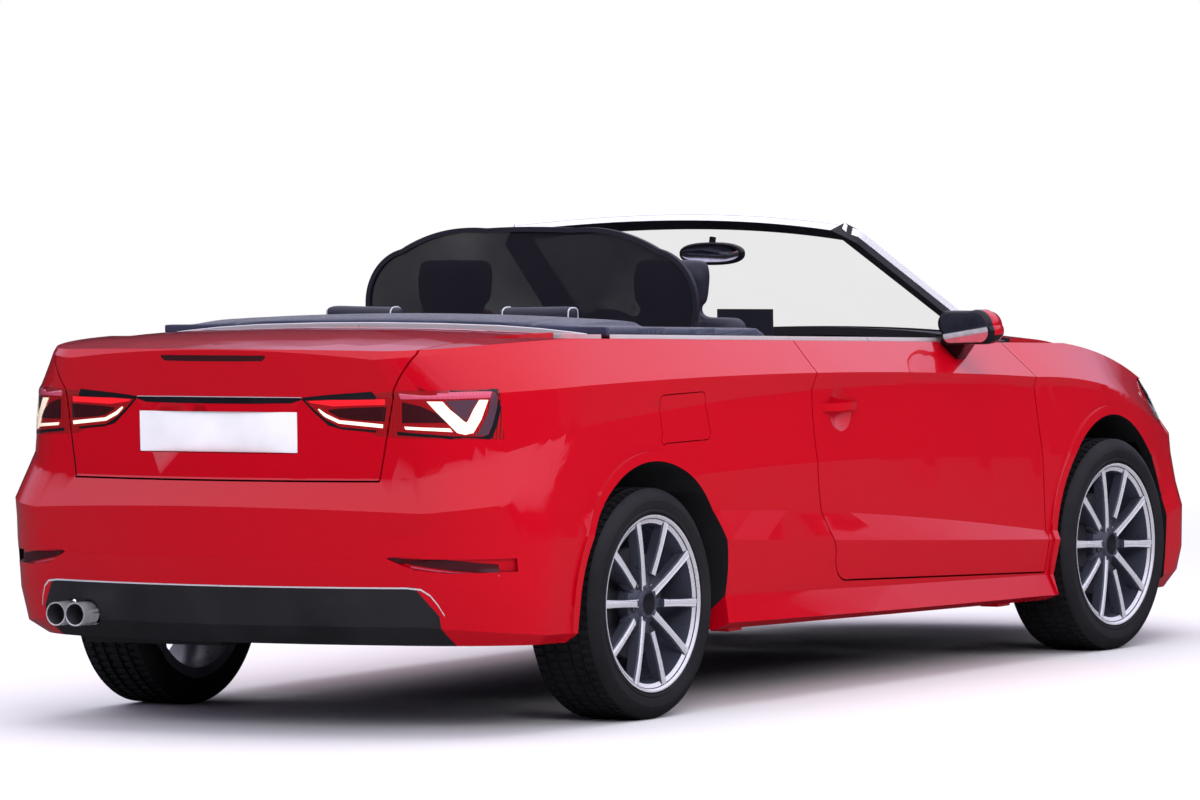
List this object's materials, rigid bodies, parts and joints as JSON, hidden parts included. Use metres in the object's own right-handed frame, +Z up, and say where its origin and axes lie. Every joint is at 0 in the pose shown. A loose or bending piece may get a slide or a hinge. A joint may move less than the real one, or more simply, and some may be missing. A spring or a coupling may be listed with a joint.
{
  "type": "convertible car",
  "caption": "Compact convertible car with its soft roof folded behind the rear seats, opening doors, bonnet, boot lid and fuel flap, and steered front wheels.",
  "frame": {"origin": "on the ground below the middle of the car's bounding box", "axes": "+X forward, +Y to the car's left, +Z up"},
  "size_m": [4.3488, 1.9606, 1.35],
  "materials": {
    "body_paint": "glossy clear coat",
    "black_plastic": "grained",
    "dark_sheet": "underbody coat",
    "satin_metal": "satin",
    "bright_steel": "polished",
    "alloy": "machined",
    "cast_steel": "cast",
    "tyre_rubber": "moulded",
    "screen_glass": "clear",
    "lamp_red": "moulded lens",
    "lamp_clear": "moulded lens",
    "roof_fabric": "woven",
    "seat_leather": "grained",
    "interior_plastic": "grained",
    "mesh_fabric": "open mesh"
  },
  "bodies": {
    "body": {"left_quarter": "body_paint", "right_quarter": "body_paint", "right_sill": "body_paint", "left_sill": "body_paint", "rear_bumper": "body_paint", "rear_valance": "black_plastic", "right_tail_lamp": "lamp_red", "left_tail_lamp": "lamp_red", "right_fender": "body_paint", "left_fender": "body_paint", "front_bumper": "body_paint", "grille": "black_plastic", "right_headlamp": "lamp_clear", "left_headlamp": "lamp_clear", "cowl": "black_plastic", "windscreen_frame": "satin_metal", "windscreen": "screen_glass", "interior_mirror": "black_plastic", "folded_roof": "roof_fabric", "belt_trim": "satin_metal", "wind_deflector": "mesh_fabric", "floor_pan": "dark_sheet", "engine_block": "cast_steel", "radiator": "dark_sheet", "front_axle": "cast_steel", "rear_axle": "cast_steel", "dashboard": "interior_plastic", "centre_console": "interior_plastic", "right_front_seat": "seat_leather", "left_front_seat": "seat_leather", "rear_seat": "seat_leather", "exhaust_tips": "bright_steel"},
    "right_door": {"right_door": "body_paint", "right_door_trim": "satin_metal", "right_door_mirror": "black_plastic"},
    "left_door": {"left_door": "body_paint", "left_door_trim": "satin_metal", "left_door_mirror": "black_plastic"},
    "boot_lid": {"boot_lid": "body_paint", "lid_lamps": "lamp_red"},
    "bonnet": {"bonnet": "body_paint"},
    "fuel_flap": {"fuel_flap": "body_paint"},
    "right_knuckle": {"right_knuckle": "cast_steel"},
    "left_knuckle": {"left_knuckle": "cast_steel"},
    "front_right_wheel": {"front_right_tyre": "tyre_rubber", "front_right_rim": "alloy"},
    "front_left_wheel": {"front_left_tyre": "tyre_rubber", "front_left_rim": "alloy"},
    "rear_right_wheel": {"rear_right_tyre": "tyre_rubber", "rear_right_rim": "alloy"},
    "rear_left_wheel": {"rear_left_tyre": "tyre_rubber", "rear_left_rim": "alloy"},
    "steering_wheel": {"steering_wheel": "interior_plastic"}
  },
  "joints": [
    {"name": "right_door_hinge", "type": "hinge", "parent": "body", "child": "right_door", "pos_m": [0.945, -0.865, 0.65], "axis": [0, 0, 1], "range_deg": [0, 65]},
    {"name": "left_door_hinge", "type": "hinge", "parent": "body", "child": "left_door", "pos_m": [0.945, 0.865, 0.65], "axis": [0, 0, -1], "range_deg": [0, 65]},
    {"name": "boot_lid_hinge", "type": "hinge", "parent": "body", "child": "boot_lid", "pos_m": [-1.363, 0, 1.064], "axis": [0, 1, 0], "range_deg": [0, 85]},
    {"name": "bonnet_hinge", "type": "hinge", "parent": "body", "child": "bonnet", "pos_m": [0.985, 0, 0.945], "axis": [0, -1, 0], "range_deg": [0, 50]},
    {"name": "fuel_flap_hinge", "type": "hinge", "parent": "body", "child": "fuel_flap", "pos_m": [-0.987, -0.872, 0.82], "axis": [0, 0, 1], "range_deg": [0, 75]},
    {"name": "left_steering", "type": "hinge", "parent": "body", "child": "left_knuckle", "pos_m": [1.2985, 0.715, 0.3185], "axis": [0, 0, 1], "range_deg": [-33, 33]},
    {"name": "right_steering", "type": "hinge", "parent": "body", "child": "right_knuckle", "pos_m": [1.2985, -0.715, 0.3185], "axis": [0, 0, 1], "range_deg": [-33, 33]},
    {"name": "steering_wheel_turn", "type": "hinge", "parent": "body", "child": "steering_wheel", "pos_m": [0.378, 0.37, 0.884], "axis": [-0.9135, 0, 0.4067], "range_deg": [-465, 465]},
    {"name": "front_left_spin", "type": "hinge", "parent": "left_knuckle", "child": "front_left_wheel", "pos_m": [1.2985, 0.7775, 0.3185], "axis": [0, 1, 0], "continuous": true},
    {"name": "front_right_spin", "type": "hinge", "parent": "right_knuckle", "child": "front_right_wheel", "pos_m": [1.2985, -0.7775, 0.3185], "axis": [0, 1, 0], "continuous": true},
    {"name": "rear_left_spin", "type": "hinge", "parent": "body", "child": "rear_left_wheel", "pos_m": [-1.2965, 0.763, 0.3185], "axis": [0, 1, 0], "continuous": true},
    {"name": "rear_right_spin", "type": "hinge", "parent": "body", "child": "rear_right_wheel", "pos_m": [-1.2965, -0.763, 0.3185], "axis": [0, 1, 0], "continuous": true}
  ],
  "couplings": [
    {"joint": "right_steering", "follows": "left_steering", "ratio": 1},
    {"joint": "steering_wheel_turn", "follows": "left_steering", "ratio": 14}
  ]
}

# Set problem
Each line must be given again exactly as written above.

# Solution
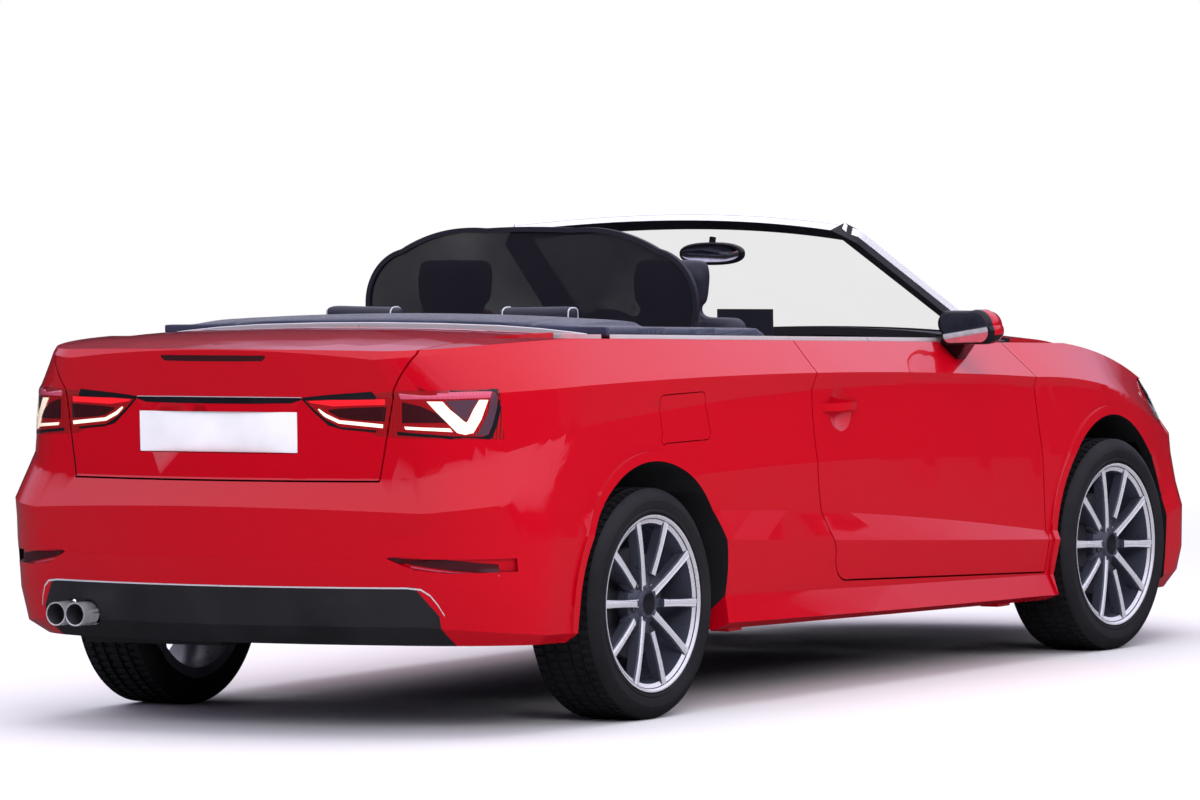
List this object's materials, rigid bodies, parts and joints as JSON, hidden parts included. Use metres in the object's own right-handed frame, +Z up, and say where its origin and axes lie. Every joint is at 0 in the pose shown. A loose or bending piece may get a slide or a hinge. A joint may move less than the real one, or more simply, and some may be missing. A spring or a coupling may be listed with a joint.
{
  "type": "convertible car",
  "caption": "Compact convertible car with its soft roof folded behind the rear seats, opening doors, bonnet, boot lid and fuel flap, and steered front wheels.",
  "frame": {"origin": "on the ground below the middle of the car's bounding box", "axes": "+X forward, +Y to the car's left, +Z up"},
  "size_m": [4.3488, 1.9606, 1.35],
  "materials": {
    "body_paint": "glossy clear coat",
    "black_plastic": "grained",
    "dark_sheet": "underbody coat",
    "satin_metal": "satin",
    "bright_steel": "polished",
    "alloy": "machined",
    "cast_steel": "cast",
    "tyre_rubber": "moulded",
    "screen_glass": "clear",
    "lamp_red": "moulded lens",
    "lamp_clear": "moulded lens",
    "roof_fabric": "woven",
    "seat_leather": "grained",
    "interior_plastic": "grained",
    "mesh_fabric": "open mesh"
  },
  "bodies": {
    "body": {"left_quarter": "body_paint", "right_quarter": "body_paint", "right_sill": "body_paint", "left_sill": "body_paint", "rear_bumper": "body_paint", "rear_valance": "black_plastic", "right_tail_lamp": "lamp_red", "left_tail_lamp": "lamp_red", "right_fender": "body_paint", "left_fender": "body_paint", "front_bumper": "body_paint", "grille": "black_plastic", "right_headlamp": "lamp_clear", "left_headlamp": "lamp_clear", "cowl": "black_plastic", "windscreen_frame": "satin_metal", "windscreen": "screen_glass", "interior_mirror": "black_plastic", "folded_roof": "roof_fabric", "belt_trim": "satin_metal", "wind_deflector": "mesh_fabric", "floor_pan": "dark_sheet", "engine_block": "cast_steel", "radiator": "dark_sheet", "front_axle": "cast_steel", "rear_axle": "cast_steel", "dashboard": "interior_plastic", "centre_console": "interior_plastic", "right_front_seat": "seat_leather", "left_front_seat": "seat_leather", "rear_seat": "seat_leather", "exhaust_tips": "bright_steel"},
    "right_door": {"right_door": "body_paint", "right_door_trim": "satin_metal", "right_door_mirror": "black_plastic"},
    "left_door": {"left_door": "body_paint", "left_door_trim": "satin_metal", "left_door_mirror": "black_plastic"},
    "boot_lid": {"boot_lid": "body_paint", "lid_lamps": "lamp_red"},
    "bonnet": {"bonnet": "body_paint"},
    "fuel_flap": {"fuel_flap": "body_paint"},
    "right_knuckle": {"right_knuckle": "cast_steel"},
    "left_knuckle": {"left_knuckle": "cast_steel"},
    "front_right_wheel": {"front_right_tyre": "tyre_rubber", "front_right_rim": "alloy"},
    "front_left_wheel": {"front_left_tyre": "tyre_rubber", "front_left_rim": "alloy"},
    "rear_right_wheel": {"rear_right_tyre": "tyre_rubber", "rear_right_rim": "alloy"},
    "rear_left_wheel": {"rear_left_tyre": "tyre_rubber", "rear_left_rim": "alloy"},
    "steering_wheel": {"steering_wheel": "interior_plastic"}
  },
  "joints": [
    {"name": "right_door_hinge", "type": "hinge", "parent": "body", "child": "right_door", "pos_m": [0.945, -0.865, 0.65], "axis": [0, 0, 1], "range_deg": [0, 65]},
    {"name": "left_door_hinge", "type": "hinge", "parent": "body", "child": "left_door", "pos_m": [0.945, 0.865, 0.65], "axis": [0, 0, -1], "range_deg": [0, 65]},
    {"name": "boot_lid_hinge", "type": "hinge", "parent": "body", "child": "boot_lid", "pos_m": [-1.363, 0, 1.064], "axis": [0, 1, 0], "range_deg": [0, 85]},
    {"name": "bonnet_hinge", "type": "hinge", "parent": "body", "child": "bonnet", "pos_m": [0.985, 0, 0.945], "axis": [0, -1, 0], "range_deg": [0, 50]},
    {"name": "fuel_flap_hinge", "type": "hinge", "parent": "body", "child": "fuel_flap", "pos_m": [-0.987, -0.872, 0.82], "axis": [0, 0, 1], "range_deg": [0, 75]},
    {"name": "left_steering", "type": "hinge", "parent": "body", "child": "left_knuckle", "pos_m": [1.2985, 0.715, 0.3185], "axis": [0, 0, 1], "range_deg": [-33, 33]},
    {"name": "right_steering", "type": "hinge", "parent": "body", "child": "right_knuckle", "pos_m": [1.2985, -0.715, 0.3185], "axis": [0, 0, 1], "range_deg": [-33, 33]},
    {"name": "steering_wheel_turn", "type": "hinge", "parent": "body", "child": "steering_wheel", "pos_m": [0.378, 0.37, 0.884], "axis": [-0.9135, 0, 0.4067], "range_deg": [-465, 465]},
    {"name": "front_left_spin", "type": "hinge", "parent": "left_knuckle", "child": "front_left_wheel", "pos_m": [1.2985, 0.7775, 0.3185], "axis": [0, 1, 0], "continuous": true},
    {"name": "front_right_spin", "type": "hinge", "parent": "right_knuckle", "child": "front_right_wheel", "pos_m": [1.2985, -0.7775, 0.3185], "axis": [0, 1, 0], "continuous": true},
    {"name": "rear_left_spin", "type": "hinge", "parent": "body", "child": "rear_left_wheel", "pos_m": [-1.2965, 0.763, 0.3185], "axis": [0, 1, 0], "continuous": true},
    {"name": "rear_right_spin", "type": "hinge", "parent": "body", "child": "rear_right_wheel", "pos_m": [-1.2965, -0.763, 0.3185], "axis": [0, 1, 0], "continuous": true}
  ],
  "couplings": [
    {"joint": "right_steering", "follows": "left_steering", "ratio": 1},
    {"joint": "steering_wheel_turn", "follows": "left_steering", "ratio": 14}
  ]
}